7. Creditors: amounts falling due within one year

2023 2022
£ £
Bank loans 0 9,687
Trade creditors 203,547 308,705
Amounts owed to parent undertakings 0 2,367
Amounts owed to directors 1,867 0
Other taxation and social security 36,699 28,361
Other creditors 13,565 9,495
255,678 358,615

8. Creditors: amounts falling due after more than one year

2023 2022
£ £
Bank loans 0 33,206

9. Deferred tax

2023 2022
£ £
At the beginning of financial year ( 7,907) ( 129,279)
(Charged)/credited to the Profit and Loss Account ( 4,225) 121,372
At the end of financial year ( 12,132) ( 7,907)

10. Called-up share capital

2023 2022
£ £
Allotted, called-up and fully-paid
100 Ordinary shares of £ 1.00 each 100 100

11. Financial commitments

Pensions

The company operates a defined contribution pension scheme for the directors and employees.
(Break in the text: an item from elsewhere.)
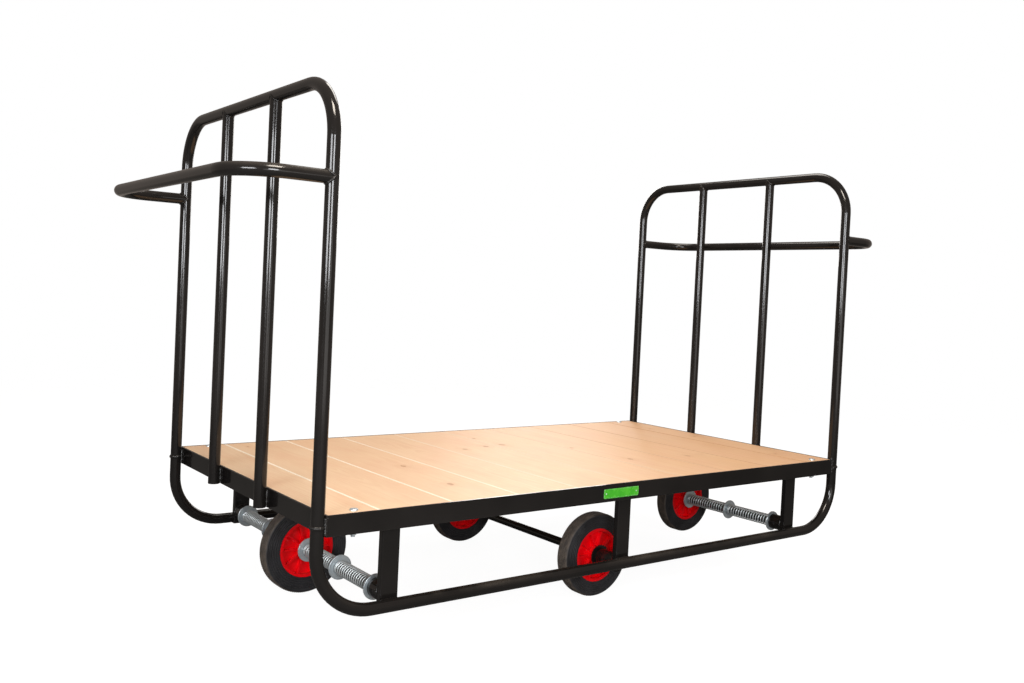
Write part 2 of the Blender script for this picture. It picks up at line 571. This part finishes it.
for face in plate_mesh.polygons:
    inside_x = abs(face.center.x - plate_middle.x) < half_length - border_width
    inside_z = abs(face.center.z - plate_middle.z) < half_height - border_width
    face.material_index = int(inside_x and inside_z)
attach(plate_border, "frame")


# --- Axles, bushes, sleeves and collars -------------------------------------------------------------
# Plain turned steel bar and tube with a film of oil, darker where the springs keep the grease in; the
# tool left fine rings round them. The washers and collars of the centre wheels are painted black.
def turned_steel(name, pale, deep):
    """Oiled steel between two greys, with fine turning marks round Y."""
    material, tree, shader = finish(name, metallic=1.0)
    surface = effect(tree, uneven, broad_scale=22.0, fine_scale=600.0)
    wear = effect(tree, edge_wear, radius=0.001, breakup=300.0)["Wear"]
    place = add(tree, "ShaderNodeTexCoord").outputs["Object"]
    rings = grain(tree, place, 1400.0, 2.0, 0.5, (0.01, 1.0, 0.01))
    colour = blended(tree, surface["Broad"], pale, deep)
    colour = blended(tree, maths(tree, "MULTIPLY", wear, 0.6), colour, (0.75, 0.74, 0.72, 1.0))
    tree.links.new(colour, shader["Base Color"])
    rough = spread(tree, surface["Broad"], 0.0, 1.0, 0.24, 0.42)
    tree.links.new(maths(tree, "MULTIPLY_ADD", rings, 0.1, rough), shader["Roughness"])
    tree.links.new(raised(tree, rings, 0.00005), shader["Normal"])
    return material


bright_steel = turned_steel("oiled_turned_steel", (0.48, 0.47, 0.45, 1.0), (0.3, 0.29, 0.28, 1.0))
greased_steel = turned_steel("greased_axle_steel", (0.1, 0.096, 0.09, 1.0), (0.05, 0.048, 0.045, 1.0))
clad(bright_steel, "sleeve_left", "sleeve_right", "bush_centre_near", "bush_centre_far")
clad(greased_steel, "axle_left", "axle_right")
clad(powder_coat, "thrust_washers", "axle_collars")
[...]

The assets of the scheme are held separately from those of the company in an independently administered fund.

2023 2022
£ £
Unpaid contributions due to the fund (inc. in other creditors) 1,957 2,181

12. Related party transactions

Transactions with entities in which the entity itself has a participating interest

2023 2022
£ £
Included in debtors is amounts owed by the subsidiary 59,904 15,949

This balance is unsecured and interest free, with no fixed repayment terms.

Transactions with the entity's directors

2023 2022
£ £
Amounts (owed to) owed by the director (1,867) 9,806

Included within creditors is an amount of £1,867 due from the company to the director (2022: £9,806 included within debtors). This balance is unsecured, repayable on demand and interest is charged at HMRC's approved rates.

13. Ultimate controlling party

The company's parent company is Galpeg Properties Limited, a company incorporated in England and Wales and having its registered office at 35 Ballards Lane, London N3 1XW.

There is no single ultimate controlling party.